■ **The exercise**
Restate word for word the lines beginning at the one that contains "make_canopy_bowl()" and ending at the one that contains "start = Vector(start)"; include both and nothing else.
START
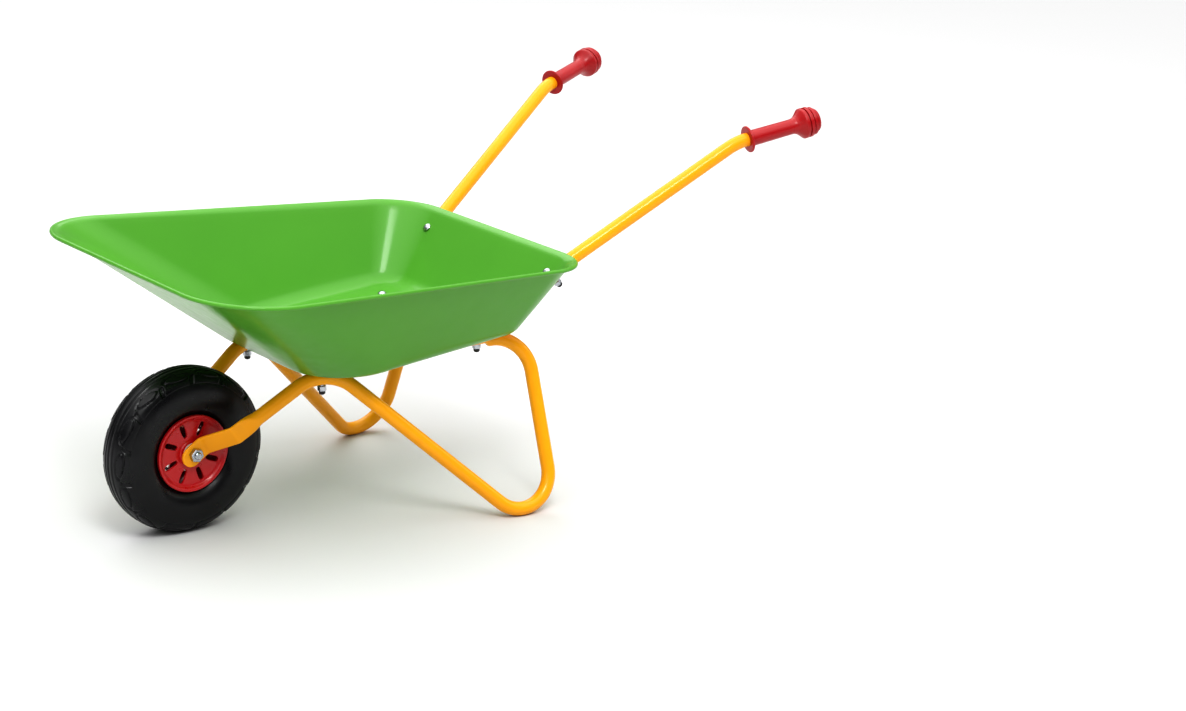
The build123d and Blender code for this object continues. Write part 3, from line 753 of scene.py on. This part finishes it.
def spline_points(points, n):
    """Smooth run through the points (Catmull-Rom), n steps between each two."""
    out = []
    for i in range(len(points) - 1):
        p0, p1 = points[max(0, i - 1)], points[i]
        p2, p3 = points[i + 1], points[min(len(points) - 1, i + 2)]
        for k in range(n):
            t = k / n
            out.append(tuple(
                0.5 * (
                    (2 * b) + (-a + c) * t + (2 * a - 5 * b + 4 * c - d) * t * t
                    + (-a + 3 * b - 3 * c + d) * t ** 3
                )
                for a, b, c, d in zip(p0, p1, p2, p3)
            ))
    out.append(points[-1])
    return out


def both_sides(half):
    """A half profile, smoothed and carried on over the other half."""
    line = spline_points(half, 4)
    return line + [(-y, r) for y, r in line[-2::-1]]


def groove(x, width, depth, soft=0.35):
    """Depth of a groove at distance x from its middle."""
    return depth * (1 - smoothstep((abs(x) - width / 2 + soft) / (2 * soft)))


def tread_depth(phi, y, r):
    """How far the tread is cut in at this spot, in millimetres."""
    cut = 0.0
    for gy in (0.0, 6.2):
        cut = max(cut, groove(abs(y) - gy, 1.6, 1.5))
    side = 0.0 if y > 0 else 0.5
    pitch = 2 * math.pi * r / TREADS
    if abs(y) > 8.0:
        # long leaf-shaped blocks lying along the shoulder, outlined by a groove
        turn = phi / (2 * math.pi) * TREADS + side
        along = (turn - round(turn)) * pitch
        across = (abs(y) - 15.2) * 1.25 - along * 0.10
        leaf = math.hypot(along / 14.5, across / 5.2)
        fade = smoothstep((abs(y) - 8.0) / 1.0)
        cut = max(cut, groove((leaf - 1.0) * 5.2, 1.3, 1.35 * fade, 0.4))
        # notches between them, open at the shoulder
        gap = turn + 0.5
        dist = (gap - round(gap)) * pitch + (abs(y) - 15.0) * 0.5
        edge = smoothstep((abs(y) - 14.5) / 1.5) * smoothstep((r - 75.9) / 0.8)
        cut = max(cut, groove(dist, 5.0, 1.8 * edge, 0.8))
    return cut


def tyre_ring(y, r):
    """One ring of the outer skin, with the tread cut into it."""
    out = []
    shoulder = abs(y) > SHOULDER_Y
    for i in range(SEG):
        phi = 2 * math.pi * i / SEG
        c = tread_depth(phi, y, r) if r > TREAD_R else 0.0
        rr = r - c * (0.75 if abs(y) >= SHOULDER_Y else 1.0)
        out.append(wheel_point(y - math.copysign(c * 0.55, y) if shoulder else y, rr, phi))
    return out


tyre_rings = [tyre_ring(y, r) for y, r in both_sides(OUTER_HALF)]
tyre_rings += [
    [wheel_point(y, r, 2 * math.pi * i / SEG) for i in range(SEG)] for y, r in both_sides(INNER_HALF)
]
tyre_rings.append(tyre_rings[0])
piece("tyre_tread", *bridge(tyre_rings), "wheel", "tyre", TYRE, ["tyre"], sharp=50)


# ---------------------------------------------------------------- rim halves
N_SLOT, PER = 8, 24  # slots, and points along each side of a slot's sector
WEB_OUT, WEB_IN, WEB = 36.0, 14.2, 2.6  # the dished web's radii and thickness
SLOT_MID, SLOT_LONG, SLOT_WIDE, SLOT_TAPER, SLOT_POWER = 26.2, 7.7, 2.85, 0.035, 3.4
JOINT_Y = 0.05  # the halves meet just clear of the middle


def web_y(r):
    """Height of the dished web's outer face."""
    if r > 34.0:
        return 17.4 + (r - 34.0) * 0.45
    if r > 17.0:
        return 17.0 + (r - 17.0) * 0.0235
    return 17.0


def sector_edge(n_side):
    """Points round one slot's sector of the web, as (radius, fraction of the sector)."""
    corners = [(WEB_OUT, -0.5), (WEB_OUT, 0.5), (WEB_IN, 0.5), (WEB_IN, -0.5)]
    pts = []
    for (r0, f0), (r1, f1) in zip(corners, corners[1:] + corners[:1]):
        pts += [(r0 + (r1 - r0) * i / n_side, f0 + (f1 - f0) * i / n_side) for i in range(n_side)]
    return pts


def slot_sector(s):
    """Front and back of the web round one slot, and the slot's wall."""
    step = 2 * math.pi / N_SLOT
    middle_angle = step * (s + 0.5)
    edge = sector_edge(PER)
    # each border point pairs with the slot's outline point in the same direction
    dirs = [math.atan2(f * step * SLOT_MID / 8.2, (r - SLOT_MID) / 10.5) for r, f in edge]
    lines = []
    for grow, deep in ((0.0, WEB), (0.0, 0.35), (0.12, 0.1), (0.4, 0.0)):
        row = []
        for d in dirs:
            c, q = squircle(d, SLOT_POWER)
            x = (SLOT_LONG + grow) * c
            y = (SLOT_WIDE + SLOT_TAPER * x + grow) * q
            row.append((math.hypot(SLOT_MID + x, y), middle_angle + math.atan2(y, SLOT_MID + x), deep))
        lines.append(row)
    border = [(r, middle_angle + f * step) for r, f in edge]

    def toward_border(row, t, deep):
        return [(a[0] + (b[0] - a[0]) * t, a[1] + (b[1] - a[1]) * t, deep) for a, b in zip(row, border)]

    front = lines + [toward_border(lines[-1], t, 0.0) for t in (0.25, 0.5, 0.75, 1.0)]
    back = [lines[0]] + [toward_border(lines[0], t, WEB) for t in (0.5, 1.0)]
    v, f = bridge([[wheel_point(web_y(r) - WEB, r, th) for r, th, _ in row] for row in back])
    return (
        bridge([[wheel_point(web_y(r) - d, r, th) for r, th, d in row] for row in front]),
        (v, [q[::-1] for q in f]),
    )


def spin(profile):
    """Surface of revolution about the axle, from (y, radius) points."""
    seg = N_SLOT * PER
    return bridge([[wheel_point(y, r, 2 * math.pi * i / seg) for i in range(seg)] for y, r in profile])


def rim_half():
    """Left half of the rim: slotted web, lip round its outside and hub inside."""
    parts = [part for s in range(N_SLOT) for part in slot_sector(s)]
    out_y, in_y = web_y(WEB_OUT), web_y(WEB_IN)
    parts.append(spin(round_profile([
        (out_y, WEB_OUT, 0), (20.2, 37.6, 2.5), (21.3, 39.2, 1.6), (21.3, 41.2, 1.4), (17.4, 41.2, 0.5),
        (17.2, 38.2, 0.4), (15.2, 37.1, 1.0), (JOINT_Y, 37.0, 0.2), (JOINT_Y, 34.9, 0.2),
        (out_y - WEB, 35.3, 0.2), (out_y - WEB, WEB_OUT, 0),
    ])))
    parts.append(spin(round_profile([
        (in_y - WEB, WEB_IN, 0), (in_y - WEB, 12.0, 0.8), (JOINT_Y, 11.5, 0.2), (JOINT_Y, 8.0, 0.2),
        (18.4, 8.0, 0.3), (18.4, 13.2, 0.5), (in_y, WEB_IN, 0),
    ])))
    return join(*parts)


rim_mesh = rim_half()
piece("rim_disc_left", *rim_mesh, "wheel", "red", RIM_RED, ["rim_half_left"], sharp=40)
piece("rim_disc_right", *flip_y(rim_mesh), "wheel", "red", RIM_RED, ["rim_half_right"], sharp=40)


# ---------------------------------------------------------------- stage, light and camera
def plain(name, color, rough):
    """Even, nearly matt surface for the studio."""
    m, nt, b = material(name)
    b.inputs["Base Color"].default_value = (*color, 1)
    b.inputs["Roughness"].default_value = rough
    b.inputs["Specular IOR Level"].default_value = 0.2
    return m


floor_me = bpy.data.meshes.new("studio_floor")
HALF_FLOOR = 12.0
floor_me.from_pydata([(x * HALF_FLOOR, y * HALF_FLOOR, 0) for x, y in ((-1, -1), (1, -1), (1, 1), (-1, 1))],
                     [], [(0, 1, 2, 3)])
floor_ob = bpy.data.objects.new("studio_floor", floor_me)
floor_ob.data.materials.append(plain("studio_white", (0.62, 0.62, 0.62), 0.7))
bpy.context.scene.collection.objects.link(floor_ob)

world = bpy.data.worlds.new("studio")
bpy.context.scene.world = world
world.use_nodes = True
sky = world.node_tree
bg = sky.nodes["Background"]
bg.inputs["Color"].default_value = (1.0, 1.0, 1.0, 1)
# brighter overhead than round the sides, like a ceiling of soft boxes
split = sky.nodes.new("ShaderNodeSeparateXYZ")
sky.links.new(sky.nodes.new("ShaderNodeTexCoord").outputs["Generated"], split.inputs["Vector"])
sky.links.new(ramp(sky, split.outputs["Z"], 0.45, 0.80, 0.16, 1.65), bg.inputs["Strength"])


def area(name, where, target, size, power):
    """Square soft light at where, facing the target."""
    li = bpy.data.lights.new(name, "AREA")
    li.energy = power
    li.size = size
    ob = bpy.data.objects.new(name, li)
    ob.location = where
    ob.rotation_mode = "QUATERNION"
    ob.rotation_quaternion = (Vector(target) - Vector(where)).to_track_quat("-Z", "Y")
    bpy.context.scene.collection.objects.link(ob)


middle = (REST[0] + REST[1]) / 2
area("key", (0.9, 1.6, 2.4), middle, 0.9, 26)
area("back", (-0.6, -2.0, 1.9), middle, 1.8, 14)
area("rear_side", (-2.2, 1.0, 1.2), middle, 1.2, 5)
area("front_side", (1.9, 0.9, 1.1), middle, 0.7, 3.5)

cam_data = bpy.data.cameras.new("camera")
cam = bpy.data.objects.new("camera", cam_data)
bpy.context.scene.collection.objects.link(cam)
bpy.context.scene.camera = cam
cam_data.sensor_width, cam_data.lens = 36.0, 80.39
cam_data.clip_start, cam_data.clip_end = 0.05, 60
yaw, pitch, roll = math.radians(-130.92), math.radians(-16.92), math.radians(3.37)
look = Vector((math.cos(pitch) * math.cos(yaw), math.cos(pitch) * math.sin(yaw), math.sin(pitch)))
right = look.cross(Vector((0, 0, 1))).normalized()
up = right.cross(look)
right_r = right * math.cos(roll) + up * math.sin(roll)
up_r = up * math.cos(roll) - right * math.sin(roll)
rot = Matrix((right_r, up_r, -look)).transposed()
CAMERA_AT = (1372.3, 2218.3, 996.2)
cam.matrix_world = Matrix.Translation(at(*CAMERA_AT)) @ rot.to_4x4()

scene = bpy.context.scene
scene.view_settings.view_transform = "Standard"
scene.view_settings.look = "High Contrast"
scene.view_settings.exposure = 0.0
END
START
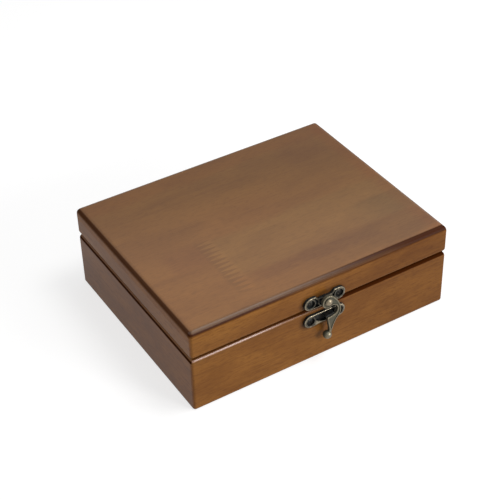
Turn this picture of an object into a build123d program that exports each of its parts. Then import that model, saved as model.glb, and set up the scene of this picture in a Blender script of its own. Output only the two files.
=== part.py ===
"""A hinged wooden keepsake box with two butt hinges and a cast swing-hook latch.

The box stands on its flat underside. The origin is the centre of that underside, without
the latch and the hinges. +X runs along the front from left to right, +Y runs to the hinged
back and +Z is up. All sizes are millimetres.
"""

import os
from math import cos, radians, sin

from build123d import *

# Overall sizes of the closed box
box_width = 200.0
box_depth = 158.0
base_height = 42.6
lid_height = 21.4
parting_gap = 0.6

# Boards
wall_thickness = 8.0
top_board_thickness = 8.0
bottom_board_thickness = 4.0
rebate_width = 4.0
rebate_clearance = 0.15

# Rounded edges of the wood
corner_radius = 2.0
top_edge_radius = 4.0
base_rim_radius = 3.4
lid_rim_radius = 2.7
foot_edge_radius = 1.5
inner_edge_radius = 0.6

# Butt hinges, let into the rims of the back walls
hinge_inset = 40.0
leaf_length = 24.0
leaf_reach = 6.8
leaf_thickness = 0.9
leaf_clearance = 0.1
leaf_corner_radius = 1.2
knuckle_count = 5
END
START
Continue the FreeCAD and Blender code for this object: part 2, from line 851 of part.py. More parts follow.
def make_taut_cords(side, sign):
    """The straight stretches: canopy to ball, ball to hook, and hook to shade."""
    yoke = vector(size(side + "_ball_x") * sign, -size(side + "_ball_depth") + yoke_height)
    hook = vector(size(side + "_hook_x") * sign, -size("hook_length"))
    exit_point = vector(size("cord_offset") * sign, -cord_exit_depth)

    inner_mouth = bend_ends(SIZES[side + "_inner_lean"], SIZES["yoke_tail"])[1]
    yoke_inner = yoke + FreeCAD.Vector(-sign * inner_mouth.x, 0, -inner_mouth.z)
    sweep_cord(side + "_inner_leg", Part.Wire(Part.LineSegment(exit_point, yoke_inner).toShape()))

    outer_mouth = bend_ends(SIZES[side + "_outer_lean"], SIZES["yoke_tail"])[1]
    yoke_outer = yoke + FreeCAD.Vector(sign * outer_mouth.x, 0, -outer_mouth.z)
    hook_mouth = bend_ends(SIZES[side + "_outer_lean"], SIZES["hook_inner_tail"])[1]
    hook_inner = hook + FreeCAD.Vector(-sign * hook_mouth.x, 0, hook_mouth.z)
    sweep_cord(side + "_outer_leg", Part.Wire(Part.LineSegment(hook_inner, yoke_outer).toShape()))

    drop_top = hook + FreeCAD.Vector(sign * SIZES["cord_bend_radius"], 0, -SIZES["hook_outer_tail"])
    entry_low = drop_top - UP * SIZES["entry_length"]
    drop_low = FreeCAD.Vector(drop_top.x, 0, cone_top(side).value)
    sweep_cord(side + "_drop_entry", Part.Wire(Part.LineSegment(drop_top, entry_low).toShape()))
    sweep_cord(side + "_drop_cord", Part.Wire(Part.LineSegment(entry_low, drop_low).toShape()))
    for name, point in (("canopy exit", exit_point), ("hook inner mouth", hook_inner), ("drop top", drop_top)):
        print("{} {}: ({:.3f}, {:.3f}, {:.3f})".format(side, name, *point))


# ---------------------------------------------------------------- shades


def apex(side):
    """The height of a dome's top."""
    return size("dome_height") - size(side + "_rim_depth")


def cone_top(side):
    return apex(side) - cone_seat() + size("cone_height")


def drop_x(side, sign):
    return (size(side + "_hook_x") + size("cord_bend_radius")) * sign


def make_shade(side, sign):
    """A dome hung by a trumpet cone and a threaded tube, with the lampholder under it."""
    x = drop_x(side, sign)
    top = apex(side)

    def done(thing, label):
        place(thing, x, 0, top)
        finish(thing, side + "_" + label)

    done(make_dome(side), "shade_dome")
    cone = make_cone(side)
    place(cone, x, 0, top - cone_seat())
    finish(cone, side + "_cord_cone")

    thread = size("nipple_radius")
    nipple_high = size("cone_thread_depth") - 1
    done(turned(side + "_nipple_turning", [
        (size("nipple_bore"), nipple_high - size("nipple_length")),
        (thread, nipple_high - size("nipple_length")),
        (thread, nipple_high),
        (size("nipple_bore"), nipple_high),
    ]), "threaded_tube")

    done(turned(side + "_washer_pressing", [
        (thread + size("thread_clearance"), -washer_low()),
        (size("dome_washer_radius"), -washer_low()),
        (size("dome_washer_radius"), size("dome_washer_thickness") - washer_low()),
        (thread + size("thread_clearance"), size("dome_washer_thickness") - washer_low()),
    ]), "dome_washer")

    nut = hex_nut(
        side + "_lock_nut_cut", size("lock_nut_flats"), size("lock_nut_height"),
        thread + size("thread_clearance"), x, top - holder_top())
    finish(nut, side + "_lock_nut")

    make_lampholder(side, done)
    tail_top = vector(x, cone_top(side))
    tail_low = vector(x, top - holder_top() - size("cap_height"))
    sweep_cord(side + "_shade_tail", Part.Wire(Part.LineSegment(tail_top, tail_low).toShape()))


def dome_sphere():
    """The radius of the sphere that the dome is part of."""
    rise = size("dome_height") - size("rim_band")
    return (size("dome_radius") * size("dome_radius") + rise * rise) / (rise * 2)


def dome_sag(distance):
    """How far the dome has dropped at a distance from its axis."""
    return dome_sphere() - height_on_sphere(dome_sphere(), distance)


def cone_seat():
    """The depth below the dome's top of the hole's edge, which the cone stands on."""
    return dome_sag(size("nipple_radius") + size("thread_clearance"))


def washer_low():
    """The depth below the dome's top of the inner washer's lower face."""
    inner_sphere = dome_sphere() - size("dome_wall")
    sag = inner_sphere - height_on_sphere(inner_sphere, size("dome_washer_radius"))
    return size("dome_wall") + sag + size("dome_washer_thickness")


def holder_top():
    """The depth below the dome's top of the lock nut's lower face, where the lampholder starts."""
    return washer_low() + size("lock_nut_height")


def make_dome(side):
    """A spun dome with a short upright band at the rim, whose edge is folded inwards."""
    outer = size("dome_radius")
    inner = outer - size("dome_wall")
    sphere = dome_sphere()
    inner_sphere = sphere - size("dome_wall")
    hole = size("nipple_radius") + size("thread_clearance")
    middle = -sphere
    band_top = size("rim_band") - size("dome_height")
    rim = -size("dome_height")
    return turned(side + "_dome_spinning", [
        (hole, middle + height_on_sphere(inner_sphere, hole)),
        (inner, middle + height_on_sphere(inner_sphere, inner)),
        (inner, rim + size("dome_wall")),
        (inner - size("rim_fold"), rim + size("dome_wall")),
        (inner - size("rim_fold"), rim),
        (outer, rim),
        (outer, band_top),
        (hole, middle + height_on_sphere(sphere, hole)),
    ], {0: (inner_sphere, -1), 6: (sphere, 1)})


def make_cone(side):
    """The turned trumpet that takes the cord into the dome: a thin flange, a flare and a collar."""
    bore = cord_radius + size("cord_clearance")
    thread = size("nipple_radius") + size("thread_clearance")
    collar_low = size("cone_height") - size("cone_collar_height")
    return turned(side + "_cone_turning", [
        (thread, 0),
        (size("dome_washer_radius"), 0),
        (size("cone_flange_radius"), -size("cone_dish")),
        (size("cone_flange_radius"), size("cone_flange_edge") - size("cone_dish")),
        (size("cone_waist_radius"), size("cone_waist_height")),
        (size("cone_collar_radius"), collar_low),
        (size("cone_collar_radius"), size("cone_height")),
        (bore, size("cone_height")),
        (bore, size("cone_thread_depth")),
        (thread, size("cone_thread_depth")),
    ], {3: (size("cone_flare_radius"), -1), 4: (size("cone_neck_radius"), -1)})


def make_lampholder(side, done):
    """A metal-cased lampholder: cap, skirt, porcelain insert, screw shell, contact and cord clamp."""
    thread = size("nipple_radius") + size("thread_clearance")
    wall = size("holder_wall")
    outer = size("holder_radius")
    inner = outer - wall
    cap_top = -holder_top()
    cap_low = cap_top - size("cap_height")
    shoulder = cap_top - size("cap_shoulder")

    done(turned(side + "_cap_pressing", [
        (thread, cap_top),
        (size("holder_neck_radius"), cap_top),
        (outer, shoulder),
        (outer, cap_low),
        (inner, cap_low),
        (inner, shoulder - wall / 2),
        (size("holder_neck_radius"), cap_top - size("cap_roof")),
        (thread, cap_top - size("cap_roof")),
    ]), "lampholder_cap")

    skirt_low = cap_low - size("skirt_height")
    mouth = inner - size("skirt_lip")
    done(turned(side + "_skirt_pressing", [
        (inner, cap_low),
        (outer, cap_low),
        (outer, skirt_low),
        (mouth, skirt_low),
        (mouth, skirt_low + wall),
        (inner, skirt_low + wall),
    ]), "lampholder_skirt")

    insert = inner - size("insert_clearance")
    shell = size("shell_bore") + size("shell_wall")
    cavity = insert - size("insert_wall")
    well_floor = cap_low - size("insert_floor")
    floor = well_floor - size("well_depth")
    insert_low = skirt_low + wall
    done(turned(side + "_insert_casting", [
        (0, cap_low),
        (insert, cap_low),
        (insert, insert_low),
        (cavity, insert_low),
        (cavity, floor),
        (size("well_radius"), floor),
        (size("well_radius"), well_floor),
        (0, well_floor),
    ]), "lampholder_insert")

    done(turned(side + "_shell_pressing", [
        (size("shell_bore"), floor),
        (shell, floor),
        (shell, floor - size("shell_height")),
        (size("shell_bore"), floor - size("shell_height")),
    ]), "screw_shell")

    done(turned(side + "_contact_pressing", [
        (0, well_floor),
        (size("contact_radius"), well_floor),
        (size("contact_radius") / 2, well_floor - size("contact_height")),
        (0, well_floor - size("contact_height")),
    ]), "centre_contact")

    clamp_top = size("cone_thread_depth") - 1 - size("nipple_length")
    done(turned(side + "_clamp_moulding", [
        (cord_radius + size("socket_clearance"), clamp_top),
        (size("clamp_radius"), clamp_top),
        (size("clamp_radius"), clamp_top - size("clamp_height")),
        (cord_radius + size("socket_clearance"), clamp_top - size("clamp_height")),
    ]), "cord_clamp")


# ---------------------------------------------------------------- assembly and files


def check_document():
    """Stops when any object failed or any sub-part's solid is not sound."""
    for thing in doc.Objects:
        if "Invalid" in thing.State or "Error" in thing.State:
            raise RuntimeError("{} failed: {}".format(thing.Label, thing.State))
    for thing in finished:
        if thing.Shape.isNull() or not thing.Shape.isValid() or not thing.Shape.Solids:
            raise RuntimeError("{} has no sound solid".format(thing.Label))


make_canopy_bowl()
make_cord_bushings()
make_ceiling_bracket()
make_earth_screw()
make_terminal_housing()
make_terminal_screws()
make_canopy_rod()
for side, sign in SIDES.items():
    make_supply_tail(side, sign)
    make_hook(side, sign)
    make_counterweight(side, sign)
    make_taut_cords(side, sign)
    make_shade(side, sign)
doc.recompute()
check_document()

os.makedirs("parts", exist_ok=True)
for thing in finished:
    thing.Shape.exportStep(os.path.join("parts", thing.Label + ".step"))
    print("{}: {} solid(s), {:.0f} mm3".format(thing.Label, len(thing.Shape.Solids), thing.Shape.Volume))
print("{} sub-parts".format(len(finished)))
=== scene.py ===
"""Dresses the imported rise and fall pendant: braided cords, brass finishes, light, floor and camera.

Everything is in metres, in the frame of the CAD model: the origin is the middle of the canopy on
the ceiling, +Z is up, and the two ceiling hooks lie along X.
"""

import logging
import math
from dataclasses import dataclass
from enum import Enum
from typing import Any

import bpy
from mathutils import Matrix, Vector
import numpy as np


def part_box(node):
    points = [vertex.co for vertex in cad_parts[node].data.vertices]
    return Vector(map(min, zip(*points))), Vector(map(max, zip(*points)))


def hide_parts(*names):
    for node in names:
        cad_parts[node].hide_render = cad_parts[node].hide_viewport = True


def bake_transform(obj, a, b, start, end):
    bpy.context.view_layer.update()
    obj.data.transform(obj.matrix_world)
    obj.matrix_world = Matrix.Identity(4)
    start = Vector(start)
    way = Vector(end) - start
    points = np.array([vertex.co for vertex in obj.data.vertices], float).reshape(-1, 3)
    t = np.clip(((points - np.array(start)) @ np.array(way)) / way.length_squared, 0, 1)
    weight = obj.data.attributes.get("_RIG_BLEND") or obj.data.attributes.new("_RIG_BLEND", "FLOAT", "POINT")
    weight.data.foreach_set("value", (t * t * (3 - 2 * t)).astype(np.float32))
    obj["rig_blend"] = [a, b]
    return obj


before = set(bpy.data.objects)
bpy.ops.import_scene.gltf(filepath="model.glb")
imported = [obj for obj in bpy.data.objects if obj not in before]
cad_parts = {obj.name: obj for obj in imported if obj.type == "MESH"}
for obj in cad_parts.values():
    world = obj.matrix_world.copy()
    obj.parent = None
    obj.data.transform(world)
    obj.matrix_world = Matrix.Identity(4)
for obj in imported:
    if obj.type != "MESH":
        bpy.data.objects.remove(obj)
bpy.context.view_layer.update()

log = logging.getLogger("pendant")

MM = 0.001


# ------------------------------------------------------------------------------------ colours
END
■ **Result below**
make_canopy_bowl()
make_cord_bushings()
make_ceiling_bracket()
make_earth_screw()
make_terminal_housing()
make_terminal_screws()
make_canopy_rod()
for side, sign in SIDES.items():
    make_supply_tail(side, sign)
    make_hook(side, sign)
    make_counterweight(side, sign)
    make_taut_cords(side, sign)
    make_shade(side, sign)
doc.recompute()
check_document()

os.makedirs("parts", exist_ok=True)
for thing in finished:
    thing.Shape.exportStep(os.path.join("parts", thing.Label + ".step"))
    print("{}: {} solid(s), {:.0f} mm3".format(thing.Label, len(thing.Shape.Solids), thing.Shape.Volume))
print("{} sub-parts".format(len(finished)))
=== scene.py ===
"""Dresses the imported rise and fall pendant: braided cords, brass finishes, light, floor and camera.

Everything is in metres, in the frame of the CAD model: the origin is the middle of the canopy on
the ceiling, +Z is up, and the two ceiling hooks lie along X.
"""

import logging
import math
from dataclasses import dataclass
from enum import Enum
from typing import Any

import bpy
from mathutils import Matrix, Vector
import numpy as np


def part_box(node):
    points = [vertex.co for vertex in cad_parts[node].data.vertices]
    return Vector(map(min, zip(*points))), Vector(map(max, zip(*points)))


def hide_parts(*names):
    for node in names:
        cad_parts[node].hide_render = cad_parts[node].hide_viewport = True


def bake_transform(obj, a, b, start, end):
    bpy.context.view_layer.update()
    obj.data.transform(obj.matrix_world)
    obj.matrix_world = Matrix.Identity(4)
    start = Vector(start)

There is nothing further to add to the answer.